=== Stated goal ===
Extract every line below, verbatim.

.....

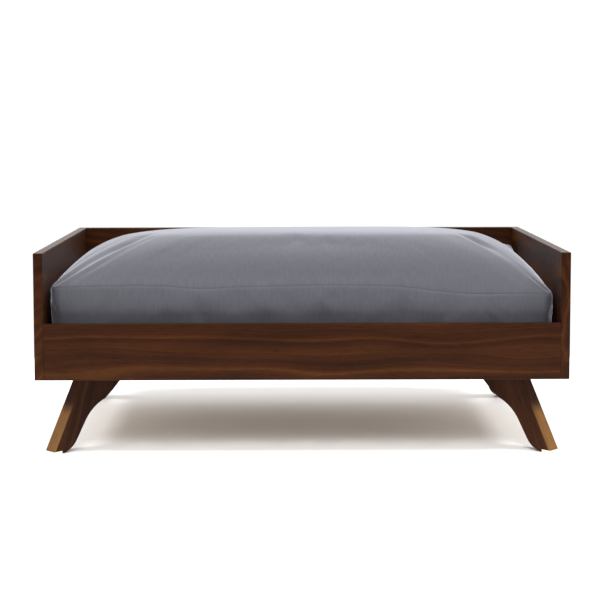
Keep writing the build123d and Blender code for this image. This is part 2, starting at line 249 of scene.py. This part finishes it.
walnut = {
    "stops": [(0.28, "#251208"), (0.42, "#2c1508"), (0.5, "#311808"), (0.58, "#361b0a"), (0.72, "#41240d")],
    "poreTone": "#180b04",
    # the next two paint a pale highlight up each leg's outer edge from the foot, where the side light falls
    # below the box's shadow
    "paintedFootLight": "#6f4e2b",
    "paintedLightLength": 95 * mm,
    "ringSpacing": 13 * mm,
    "pithDepth": 60 * mm,  # how far behind the board's face the tree's middle lies
    "pore": (0.45 * mm, 9 * mm),  # width and length of a pore
    "pores": 0.7,
    "fibres": 0.2,
    "roughness": 0.5,
    "specular": 0.1,
}

spruce = {
    "stops": [(0.3, "#a58d74"), (0.42, "#b19a80"), (0.55, "#baa58c"), (0.75, "#c2ae96")],
    "poreTone": "#8f7049",
    "ringSpacing": 4 * mm,
    "pithDepth": 60 * mm,
    "pore": (0.5 * mm, 14 * mm),
    "pores": 0.25,
    "fibres": 0.1,
    "roughness": 0.62,
    "specular": 0.35,
}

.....

=== Worked solution ===
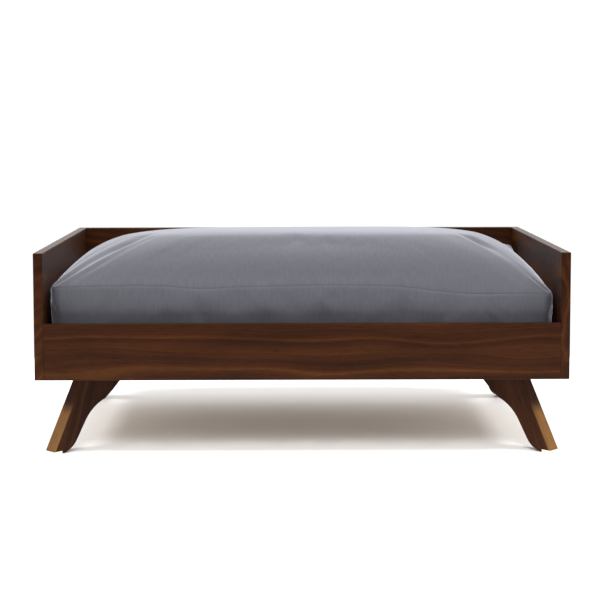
Keep writing the build123d and Blender code for this image. This is part 2, starting at line 249 of scene.py. This part finishes it.
walnut = {
    "stops": [(0.28, "#251208"), (0.42, "#2c1508"), (0.5, "#311808"), (0.58, "#361b0a"), (0.72, "#41240d")],
    "poreTone": "#180b04",
    # the next two paint a pale highlight up each leg's outer edge from the foot, where the side light falls
    # below the box's shadow
    "paintedFootLight": "#6f4e2b",
    "paintedLightLength": 95 * mm,
    "ringSpacing": 13 * mm,
    "pithDepth": 60 * mm,  # how far behind the board's face the tree's middle lies
    "pore": (0.45 * mm, 9 * mm),  # width and length of a pore
    "pores": 0.7,
    "fibres": 0.2,
    "roughness": 0.5,
    "specular": 0.1,
}

spruce = {
    "stops": [(0.3, "#a58d74"), (0.42, "#b19a80"), (0.55, "#baa58c"), (0.75, "#c2ae96")],
    "poreTone": "#8f7049",
    "ringSpacing": 4 * mm,
    "pithDepth": 60 * mm,
    "pore": (0.5 * mm, 14 * mm),
    "pores": 0.25,
    "fibres": 0.1,
    "roughness": 0.62,
    "specular": 0.35,
}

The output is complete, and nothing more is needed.